-- START --

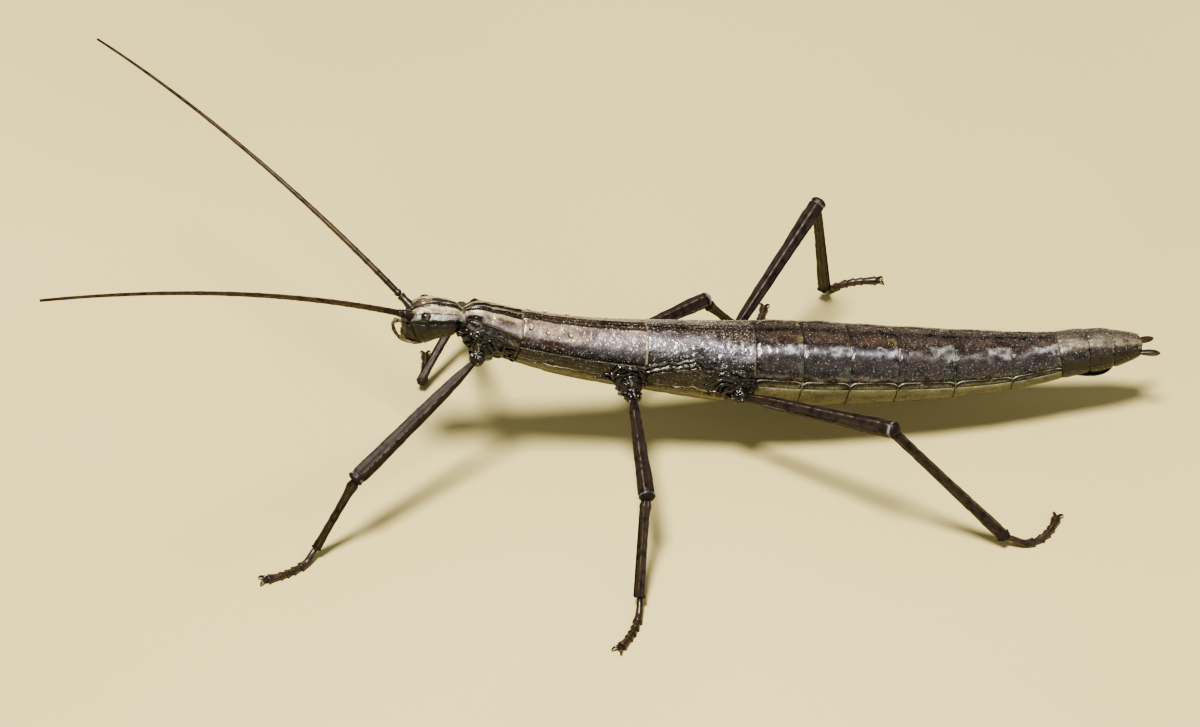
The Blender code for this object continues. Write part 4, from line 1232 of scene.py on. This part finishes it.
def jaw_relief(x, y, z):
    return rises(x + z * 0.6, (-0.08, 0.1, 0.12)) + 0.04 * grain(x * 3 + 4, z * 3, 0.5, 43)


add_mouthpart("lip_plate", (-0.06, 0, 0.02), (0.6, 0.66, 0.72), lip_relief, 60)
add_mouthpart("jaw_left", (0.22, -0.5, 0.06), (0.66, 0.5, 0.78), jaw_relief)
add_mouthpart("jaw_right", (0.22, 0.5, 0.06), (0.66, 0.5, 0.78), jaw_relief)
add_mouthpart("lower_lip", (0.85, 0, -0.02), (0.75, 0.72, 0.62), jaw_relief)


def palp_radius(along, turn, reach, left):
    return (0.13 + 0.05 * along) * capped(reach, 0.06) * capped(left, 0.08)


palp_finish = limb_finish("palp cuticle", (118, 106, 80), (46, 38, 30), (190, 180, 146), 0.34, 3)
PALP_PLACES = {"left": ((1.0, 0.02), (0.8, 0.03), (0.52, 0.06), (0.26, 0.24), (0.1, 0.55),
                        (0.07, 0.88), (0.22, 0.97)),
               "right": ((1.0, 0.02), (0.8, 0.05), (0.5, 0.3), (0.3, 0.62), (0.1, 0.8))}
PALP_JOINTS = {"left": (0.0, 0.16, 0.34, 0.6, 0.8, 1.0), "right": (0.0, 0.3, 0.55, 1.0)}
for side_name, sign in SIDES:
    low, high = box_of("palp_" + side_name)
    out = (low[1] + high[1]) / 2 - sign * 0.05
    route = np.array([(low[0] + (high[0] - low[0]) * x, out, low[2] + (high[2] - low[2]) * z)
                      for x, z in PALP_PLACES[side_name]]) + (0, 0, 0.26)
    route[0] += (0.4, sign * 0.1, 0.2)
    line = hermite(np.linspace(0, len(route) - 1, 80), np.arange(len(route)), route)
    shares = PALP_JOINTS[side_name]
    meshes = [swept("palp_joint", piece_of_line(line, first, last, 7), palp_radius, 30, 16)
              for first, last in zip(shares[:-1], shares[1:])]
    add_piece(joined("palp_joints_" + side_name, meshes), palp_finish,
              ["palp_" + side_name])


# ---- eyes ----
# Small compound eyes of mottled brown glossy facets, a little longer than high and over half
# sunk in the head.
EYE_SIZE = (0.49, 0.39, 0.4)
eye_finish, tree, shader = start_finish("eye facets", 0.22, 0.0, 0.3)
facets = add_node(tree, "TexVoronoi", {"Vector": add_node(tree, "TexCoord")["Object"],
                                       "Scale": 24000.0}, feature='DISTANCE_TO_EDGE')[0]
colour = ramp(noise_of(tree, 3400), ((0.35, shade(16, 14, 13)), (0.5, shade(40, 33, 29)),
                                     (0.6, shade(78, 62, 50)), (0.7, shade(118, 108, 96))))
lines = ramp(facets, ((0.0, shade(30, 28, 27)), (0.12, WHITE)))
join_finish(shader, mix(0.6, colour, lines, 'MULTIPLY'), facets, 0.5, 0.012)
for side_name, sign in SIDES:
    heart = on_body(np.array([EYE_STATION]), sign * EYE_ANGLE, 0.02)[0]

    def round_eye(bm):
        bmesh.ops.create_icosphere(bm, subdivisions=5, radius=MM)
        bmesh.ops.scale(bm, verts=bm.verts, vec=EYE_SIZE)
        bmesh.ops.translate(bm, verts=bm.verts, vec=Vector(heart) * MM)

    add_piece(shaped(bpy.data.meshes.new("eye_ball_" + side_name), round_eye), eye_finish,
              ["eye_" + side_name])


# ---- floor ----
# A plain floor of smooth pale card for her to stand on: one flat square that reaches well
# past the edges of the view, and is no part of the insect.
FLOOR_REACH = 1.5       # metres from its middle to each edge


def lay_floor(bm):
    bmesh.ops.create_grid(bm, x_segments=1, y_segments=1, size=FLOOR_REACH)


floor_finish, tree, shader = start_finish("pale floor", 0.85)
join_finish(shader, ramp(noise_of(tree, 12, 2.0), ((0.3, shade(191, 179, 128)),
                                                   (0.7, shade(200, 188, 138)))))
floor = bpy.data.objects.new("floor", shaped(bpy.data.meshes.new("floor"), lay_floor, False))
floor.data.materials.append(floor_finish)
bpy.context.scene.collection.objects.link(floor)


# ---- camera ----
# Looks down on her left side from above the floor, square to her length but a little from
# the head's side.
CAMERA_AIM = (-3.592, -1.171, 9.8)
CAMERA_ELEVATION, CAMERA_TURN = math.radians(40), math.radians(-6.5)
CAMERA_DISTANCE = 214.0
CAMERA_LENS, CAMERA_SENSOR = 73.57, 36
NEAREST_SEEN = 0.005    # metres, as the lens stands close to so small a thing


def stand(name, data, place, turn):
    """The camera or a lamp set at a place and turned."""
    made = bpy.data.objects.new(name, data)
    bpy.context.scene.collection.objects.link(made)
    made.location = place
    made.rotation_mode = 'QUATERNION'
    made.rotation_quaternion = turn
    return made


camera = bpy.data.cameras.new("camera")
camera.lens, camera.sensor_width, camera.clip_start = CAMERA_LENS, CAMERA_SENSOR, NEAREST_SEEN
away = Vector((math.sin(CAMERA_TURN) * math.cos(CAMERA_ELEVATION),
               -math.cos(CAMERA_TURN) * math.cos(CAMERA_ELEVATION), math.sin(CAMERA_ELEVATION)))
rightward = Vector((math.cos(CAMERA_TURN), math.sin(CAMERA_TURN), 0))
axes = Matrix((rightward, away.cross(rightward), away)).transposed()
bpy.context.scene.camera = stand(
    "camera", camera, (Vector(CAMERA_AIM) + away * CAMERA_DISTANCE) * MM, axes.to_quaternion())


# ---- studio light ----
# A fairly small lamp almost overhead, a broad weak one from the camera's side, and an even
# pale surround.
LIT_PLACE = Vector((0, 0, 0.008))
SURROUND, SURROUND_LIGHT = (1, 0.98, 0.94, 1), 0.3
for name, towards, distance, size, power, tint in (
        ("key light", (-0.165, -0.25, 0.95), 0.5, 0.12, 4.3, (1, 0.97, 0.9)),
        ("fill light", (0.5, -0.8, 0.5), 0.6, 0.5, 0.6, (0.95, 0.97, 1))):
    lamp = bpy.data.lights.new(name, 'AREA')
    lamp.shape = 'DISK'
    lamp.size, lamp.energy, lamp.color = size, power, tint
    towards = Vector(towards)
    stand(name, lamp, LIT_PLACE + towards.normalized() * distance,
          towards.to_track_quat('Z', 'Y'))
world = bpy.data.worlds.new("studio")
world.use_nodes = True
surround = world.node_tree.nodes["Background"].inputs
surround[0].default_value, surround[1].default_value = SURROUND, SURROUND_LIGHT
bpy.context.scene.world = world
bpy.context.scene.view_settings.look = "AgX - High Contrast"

-- END --
-- START --

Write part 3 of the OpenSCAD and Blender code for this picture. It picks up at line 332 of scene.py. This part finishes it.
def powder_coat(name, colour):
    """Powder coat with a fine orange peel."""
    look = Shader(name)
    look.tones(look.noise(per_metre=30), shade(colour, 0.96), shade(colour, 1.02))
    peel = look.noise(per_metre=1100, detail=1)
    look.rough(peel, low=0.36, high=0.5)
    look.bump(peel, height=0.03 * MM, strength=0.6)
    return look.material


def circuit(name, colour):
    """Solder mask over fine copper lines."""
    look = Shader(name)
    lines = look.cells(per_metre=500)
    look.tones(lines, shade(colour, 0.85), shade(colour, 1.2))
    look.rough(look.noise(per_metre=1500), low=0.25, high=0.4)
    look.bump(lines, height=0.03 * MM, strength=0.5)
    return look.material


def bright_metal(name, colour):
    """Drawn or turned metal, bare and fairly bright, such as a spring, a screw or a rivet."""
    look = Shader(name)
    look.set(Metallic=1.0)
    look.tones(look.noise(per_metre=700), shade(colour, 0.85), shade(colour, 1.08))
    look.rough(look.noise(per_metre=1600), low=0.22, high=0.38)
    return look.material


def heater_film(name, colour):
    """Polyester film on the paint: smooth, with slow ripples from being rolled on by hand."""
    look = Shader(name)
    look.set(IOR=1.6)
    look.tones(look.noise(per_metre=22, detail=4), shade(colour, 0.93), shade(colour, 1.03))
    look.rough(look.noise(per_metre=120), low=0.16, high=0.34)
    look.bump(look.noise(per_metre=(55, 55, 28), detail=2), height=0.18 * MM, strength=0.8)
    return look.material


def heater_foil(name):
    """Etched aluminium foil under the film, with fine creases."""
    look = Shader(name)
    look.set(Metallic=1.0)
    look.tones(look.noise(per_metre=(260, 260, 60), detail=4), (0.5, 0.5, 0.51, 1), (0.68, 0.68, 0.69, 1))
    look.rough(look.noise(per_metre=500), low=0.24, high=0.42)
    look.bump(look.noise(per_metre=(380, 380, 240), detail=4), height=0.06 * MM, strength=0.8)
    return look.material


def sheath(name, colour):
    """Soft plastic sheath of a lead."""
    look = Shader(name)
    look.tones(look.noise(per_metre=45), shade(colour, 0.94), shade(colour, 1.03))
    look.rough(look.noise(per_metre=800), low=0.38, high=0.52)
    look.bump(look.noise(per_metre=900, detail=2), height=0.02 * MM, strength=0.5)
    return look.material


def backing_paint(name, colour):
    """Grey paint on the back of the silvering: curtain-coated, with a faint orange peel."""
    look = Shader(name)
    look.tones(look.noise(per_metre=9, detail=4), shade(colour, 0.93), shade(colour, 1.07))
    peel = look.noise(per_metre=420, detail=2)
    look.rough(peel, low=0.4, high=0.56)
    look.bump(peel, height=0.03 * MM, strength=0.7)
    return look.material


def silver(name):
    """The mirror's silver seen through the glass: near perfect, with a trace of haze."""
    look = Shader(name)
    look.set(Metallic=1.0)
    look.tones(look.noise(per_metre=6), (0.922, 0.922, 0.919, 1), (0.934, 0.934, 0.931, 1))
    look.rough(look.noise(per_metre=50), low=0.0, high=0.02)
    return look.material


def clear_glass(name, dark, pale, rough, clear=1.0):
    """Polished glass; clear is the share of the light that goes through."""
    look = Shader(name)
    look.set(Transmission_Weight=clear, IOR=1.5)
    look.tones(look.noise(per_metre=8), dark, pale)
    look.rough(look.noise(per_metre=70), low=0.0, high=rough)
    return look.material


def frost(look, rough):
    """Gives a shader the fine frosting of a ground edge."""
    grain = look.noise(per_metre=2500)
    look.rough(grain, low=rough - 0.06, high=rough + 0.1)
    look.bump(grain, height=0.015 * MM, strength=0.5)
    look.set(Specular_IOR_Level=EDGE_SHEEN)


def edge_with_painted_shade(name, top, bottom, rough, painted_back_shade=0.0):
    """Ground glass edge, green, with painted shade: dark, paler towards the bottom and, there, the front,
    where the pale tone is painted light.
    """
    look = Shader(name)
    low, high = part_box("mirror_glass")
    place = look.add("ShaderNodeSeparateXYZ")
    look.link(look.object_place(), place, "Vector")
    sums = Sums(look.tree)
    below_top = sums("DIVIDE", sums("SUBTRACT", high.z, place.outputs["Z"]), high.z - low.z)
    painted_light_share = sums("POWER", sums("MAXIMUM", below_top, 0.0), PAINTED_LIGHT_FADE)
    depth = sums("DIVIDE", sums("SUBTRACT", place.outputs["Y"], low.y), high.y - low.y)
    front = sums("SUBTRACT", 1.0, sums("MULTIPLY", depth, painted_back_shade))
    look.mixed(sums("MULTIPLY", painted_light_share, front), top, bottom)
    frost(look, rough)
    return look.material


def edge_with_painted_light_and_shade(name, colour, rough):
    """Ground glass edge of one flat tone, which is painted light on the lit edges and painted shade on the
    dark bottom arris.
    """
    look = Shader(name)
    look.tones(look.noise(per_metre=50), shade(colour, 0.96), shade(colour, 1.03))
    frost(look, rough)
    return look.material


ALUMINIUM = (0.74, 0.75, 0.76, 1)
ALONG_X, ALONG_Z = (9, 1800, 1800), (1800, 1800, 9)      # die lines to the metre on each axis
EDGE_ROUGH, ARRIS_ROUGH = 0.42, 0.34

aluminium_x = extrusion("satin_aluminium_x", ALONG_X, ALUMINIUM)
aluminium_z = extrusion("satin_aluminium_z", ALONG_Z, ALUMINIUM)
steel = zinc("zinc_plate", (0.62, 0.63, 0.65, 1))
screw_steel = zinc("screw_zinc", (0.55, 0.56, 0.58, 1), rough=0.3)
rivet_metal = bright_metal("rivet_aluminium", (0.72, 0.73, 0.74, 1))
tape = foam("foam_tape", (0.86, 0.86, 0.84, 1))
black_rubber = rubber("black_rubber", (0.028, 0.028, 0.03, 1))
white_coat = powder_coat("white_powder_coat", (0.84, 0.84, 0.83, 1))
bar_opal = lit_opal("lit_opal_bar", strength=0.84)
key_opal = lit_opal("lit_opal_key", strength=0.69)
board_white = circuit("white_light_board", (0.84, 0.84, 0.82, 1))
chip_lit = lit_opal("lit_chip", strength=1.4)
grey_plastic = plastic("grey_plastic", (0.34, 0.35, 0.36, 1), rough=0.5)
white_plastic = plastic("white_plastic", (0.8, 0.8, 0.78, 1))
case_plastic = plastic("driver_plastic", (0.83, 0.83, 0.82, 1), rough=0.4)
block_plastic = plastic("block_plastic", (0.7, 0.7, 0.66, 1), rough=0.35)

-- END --
-- START --

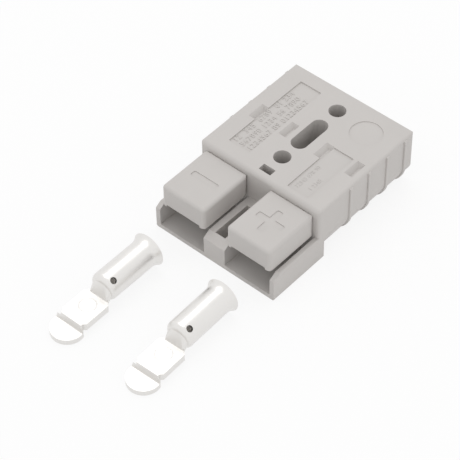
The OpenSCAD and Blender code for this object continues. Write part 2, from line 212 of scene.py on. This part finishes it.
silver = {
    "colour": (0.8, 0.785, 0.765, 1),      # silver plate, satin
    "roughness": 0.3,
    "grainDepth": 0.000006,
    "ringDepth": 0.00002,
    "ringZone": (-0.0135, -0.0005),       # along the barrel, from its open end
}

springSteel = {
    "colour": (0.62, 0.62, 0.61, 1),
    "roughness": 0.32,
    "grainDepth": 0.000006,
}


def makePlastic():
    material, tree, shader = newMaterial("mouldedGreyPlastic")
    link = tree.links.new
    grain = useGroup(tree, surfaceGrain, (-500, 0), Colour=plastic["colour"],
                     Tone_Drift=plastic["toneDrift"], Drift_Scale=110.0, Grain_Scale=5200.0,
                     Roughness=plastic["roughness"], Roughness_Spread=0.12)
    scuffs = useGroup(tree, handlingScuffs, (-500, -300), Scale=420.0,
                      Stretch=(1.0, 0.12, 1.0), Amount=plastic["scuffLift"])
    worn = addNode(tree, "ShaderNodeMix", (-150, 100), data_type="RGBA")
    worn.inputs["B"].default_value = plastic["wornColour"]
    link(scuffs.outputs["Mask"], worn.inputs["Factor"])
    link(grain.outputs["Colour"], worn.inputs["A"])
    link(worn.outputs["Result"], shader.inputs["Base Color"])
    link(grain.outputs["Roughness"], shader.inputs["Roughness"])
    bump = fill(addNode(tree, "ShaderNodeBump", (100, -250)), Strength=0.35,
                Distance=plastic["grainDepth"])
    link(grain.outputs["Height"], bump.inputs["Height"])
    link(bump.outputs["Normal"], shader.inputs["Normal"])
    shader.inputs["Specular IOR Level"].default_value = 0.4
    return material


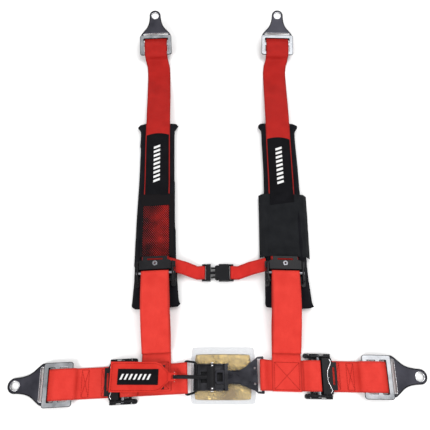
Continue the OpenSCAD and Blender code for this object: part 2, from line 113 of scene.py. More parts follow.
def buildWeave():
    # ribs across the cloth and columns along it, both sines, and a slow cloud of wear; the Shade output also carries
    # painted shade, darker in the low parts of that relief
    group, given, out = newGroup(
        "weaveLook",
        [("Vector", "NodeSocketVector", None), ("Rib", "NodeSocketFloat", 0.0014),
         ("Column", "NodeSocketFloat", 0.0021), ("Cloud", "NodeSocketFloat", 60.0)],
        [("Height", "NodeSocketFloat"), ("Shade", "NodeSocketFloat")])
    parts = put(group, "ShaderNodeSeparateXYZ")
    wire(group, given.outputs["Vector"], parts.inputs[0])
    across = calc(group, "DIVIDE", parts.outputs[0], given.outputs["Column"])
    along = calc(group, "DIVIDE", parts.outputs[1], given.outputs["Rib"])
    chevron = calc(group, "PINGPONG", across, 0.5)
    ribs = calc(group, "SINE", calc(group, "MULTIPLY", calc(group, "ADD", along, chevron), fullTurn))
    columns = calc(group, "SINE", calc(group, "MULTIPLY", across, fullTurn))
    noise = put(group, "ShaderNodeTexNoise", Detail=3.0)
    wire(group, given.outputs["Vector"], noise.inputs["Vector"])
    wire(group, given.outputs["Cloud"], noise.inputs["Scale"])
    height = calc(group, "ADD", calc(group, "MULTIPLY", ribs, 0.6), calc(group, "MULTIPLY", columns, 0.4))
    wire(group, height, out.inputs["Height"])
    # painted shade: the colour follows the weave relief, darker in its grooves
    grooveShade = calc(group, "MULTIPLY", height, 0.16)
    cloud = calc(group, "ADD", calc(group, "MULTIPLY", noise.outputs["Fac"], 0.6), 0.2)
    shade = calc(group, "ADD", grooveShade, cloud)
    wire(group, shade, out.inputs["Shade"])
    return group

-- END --

## YOUR GOAL
Taking the lines above, repeat exactly those from the line that contains "Continue the OpenSCAD" through the line that contains "return group", and both of those lines as well. Include nothing else.

## SOLUTION TO THE PROBLEM
Continue the OpenSCAD and Blender code for this object: part 2, from line 113 of scene.py. More parts follow.
def buildWeave():
    # ribs across the cloth and columns along it, both sines, and a slow cloud of wear; the Shade output also carries
    # painted shade, darker in the low parts of that relief
    group, given, out = newGroup(
        "weaveLook",
        [("Vector", "NodeSocketVector", None), ("Rib", "NodeSocketFloat", 0.0014),
         ("Column", "NodeSocketFloat", 0.0021), ("Cloud", "NodeSocketFloat", 60.0)],
        [("Height", "NodeSocketFloat"), ("Shade", "NodeSocketFloat")])
    parts = put(group, "ShaderNodeSeparateXYZ")
    wire(group, given.outputs["Vector"], parts.inputs[0])
    across = calc(group, "DIVIDE", parts.outputs[0], given.outputs["Column"])
    along = calc(group, "DIVIDE", parts.outputs[1], given.outputs["Rib"])
    chevron = calc(group, "PINGPONG", across, 0.5)
    ribs = calc(group, "SINE", calc(group, "MULTIPLY", calc(group, "ADD", along, chevron), fullTurn))
    columns = calc(group, "SINE", calc(group, "MULTIPLY", across, fullTurn))
    noise = put(group, "ShaderNodeTexNoise", Detail=3.0)
    wire(group, given.outputs["Vector"], noise.inputs["Vector"])
    wire(group, given.outputs["Cloud"], noise.inputs["Scale"])
    height = calc(group, "ADD", calc(group, "MULTIPLY", ribs, 0.6), calc(group, "MULTIPLY", columns, 0.4))
    wire(group, height, out.inputs["Height"])
    # painted shade: the colour follows the weave relief, darker in its grooves
    grooveShade = calc(group, "MULTIPLY", height, 0.16)
    cloud = calc(group, "ADD", calc(group, "MULTIPLY", noise.outputs["Fac"], 0.6), 0.2)
    shade = calc(group, "ADD", grooveShade, cloud)
    wire(group, shade, out.inputs["Shade"])
    return group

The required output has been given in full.